Article 4 : Le centre hospitalier Léon Binet versera à M. B... la somme de 1 500 euros au titre de l'article L. 761-1 du code de justice administrative.
Article 5 : Les conclusions présentées par le centre hospitalier Léon Binet au titre de l'article L. 761-1 du code de justice administrative sont rejetées.
Article 6 : Le présent arrêt sera notifié à M. A... B... et au centre hospitalier Léon Binet de Provins.

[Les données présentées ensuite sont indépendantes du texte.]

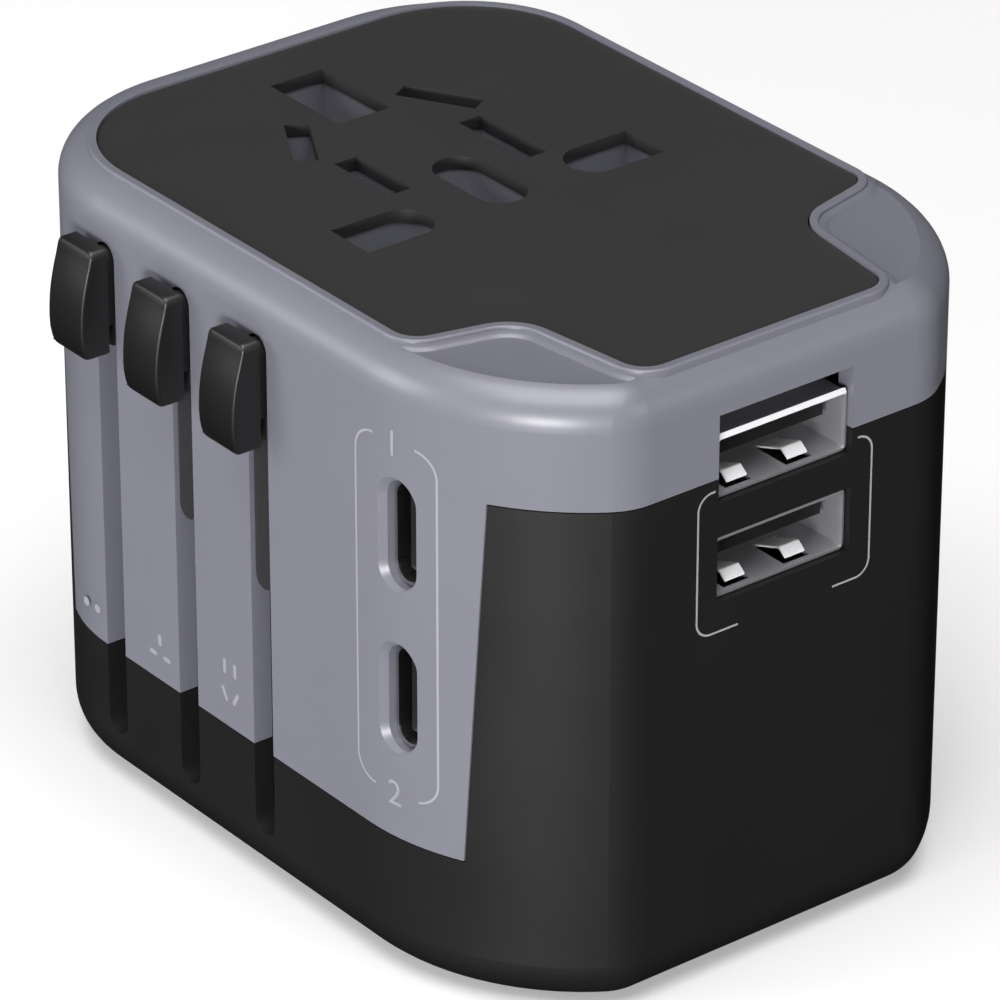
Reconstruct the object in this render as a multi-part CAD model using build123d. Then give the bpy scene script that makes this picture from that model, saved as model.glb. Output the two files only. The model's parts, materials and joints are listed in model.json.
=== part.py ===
from build123d import *
import os
from math import atan2, cos, degrees, radians, sin

# Universal travel adapter: a two-colour case with a mixed socket on top, two USB-A and two USB-C
# ports, and three sliding plugs (round-pin, rectangular three-pin, turning flat-blade) worked by knobs.
#
# Frame: millimetres, +Z up out of the socket face, -Y is the face with the knobs, +X the USB-A face.
# The origin is the middle of the underside.

# ---- case ---------------------------------------------------------------------------------
LENGTH = 71.0
WIDTH = 52.4
HEIGHT = 55.0
CORNER_R = 16.0        # far corners
PORT_WIDE_R = 21.5     # port-side corners: a wide arc from the knob face, then a tight one
PORT_TIGHT_R = 5.5
PORT_WIDE_ANGLE = 57.0
WALL = 1.8
FLOOR = 1.8
DECK = 3.3             # underside of the upper shell's top wall, below the rim
BOTTOM_R = 4.0
SHOULDER_R = 3.2
SHOULDER_DROP = 0.3    # outer case top below the raised rim
LEAF_DROP = 0.6        # shallow recess beside each port-side corner, below the rim
LEAF_INSET = 2.35
CAP_H = 10.2           # height of the upper shell above the seam
SEAM = 0.1             # gap along every line where the two shells meet
LIP_DEPTH = 1.5
LIP_T = 0.8
FIT = 0.15             # clearance round every drop-in piece
APRON_LOW_Z = 12.6
APRON_LOW_INSET = 9.5
APRON_HIGH_INSET = 7.8

HALF_L = LENGTH / 2
HALF_W = WIDTH / 2
FAR = 2 * LENGTH       # longer than the case, for cutters that run right through
PART_Z = HEIGHT - CAP_H
SHOULDER_Z = HEIGHT - SHOULDER_DROP
LEAF_Z = HEIGHT - LEAF_DROP
DECK_Z = HEIGHT - DECK

# ---- socket plate -------------------------------------------------------------------------
PLATE_T = 1.1
PLATE_DROP = 0.2       # plate top below the rim
PLATE_MARGIN_FAR = 4.6
PLATE_MARGIN_PORT = 2.5
PLATE_MARGIN_SIDE = 3.25
PLATE_CORNER_R = 11.0
NOTCH_LEN = 12.9       # notch cut from each port-side corner
NOTCH_DEPTH = 9.05
NOTCH_R = 4.5
NOTCH_LEAN = 2.2
NOTCH_RISE = 1.7
TIP_R = 2.2
RIM_W = 0.9
RIM_EDGE_R = 0.2
FLANK_W = 1.1

PLATE_LOW_X = PLATE_MARGIN_FAR - HALF_L
PLATE_HIGH_X = HALF_L - PLATE_MARGIN_PORT
PLATE_HALF_Y = HALF_W - PLATE_MARGIN_SIDE
NOTCH_X = PLATE_HIGH_X - NOTCH_LEN
NOTCH_Y = PLATE_HALF_Y - NOTCH_DEPTH
PLATE_TOP_Z = HEIGHT - PLATE_DROP
PLATE_LOW_Z = PLATE_TOP_Z - PLATE_T

# ---- socket holes -------------------------------------------------------------------------
SOCKET_Y = -1.2        # middle of the hole pattern
EARTH_INSET = 14.3
EARTH_LEN = 9.4
EARTH_W = 5.3
EARTH_TO_MAIN = 22.6
MAIN_HALF_PITCH = 11.1
MAIN_LEN = 7.8
MAIN_W = 5.0
MAIN_END_R = 2.4
US_HALF_PITCH = 6.35
US_SLOT_W = 2.2
US_SLOT_SETBACK = 12.1
US_LONG = 8.7
US_SHORT = 7.4
AUS_SETBACK = 17.0
AUS_HALF_PITCH = 7.1
AUS_LEN = 7.1
AUS_W = 2.1
AUS_ANGLE = 30.0
ROUND_SETBACK = 2.55
ROUND_LEN = 9.8
ROUND_W = 4.5

EARTH_X = EARTH_INSET - HALF_L
MAIN_X = EARTH_X + EARTH_TO_MAIN
US_LOW_X = MAIN_X - US_SLOT_SETBACK
US_SHORT_X = US_LOW_X + US_SHORT
US_LONG_X = US_LOW_X + US_LONG
AUS_X = MAIN_X - AUS_SETBACK
ROUND_X = MAIN_X - ROUND_SETBACK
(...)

Délibéré après l'audience du 30 mars 2023, à laquelle siégeaient :
- Mme Vinot, présidente de chambre,
- Mme Vrignon-Villalba, présidente assesseure,
- M. Aggiouri, premier conseiller.
Rendu public par mise à disposition au greffe le 21 avril 2023.
La rapporteure,
C. E...La présidente,
H. VINOT
La greffière,
E. VERGNOL
La République mande et ordonne au ministre de la santé et de la prévention en ce qui le concerne ou à tous commissaires de justice à ce requis en ce qui concerne les voies de droit commun contre les parties privées, de pourvoir à l'exécution de la présente décision.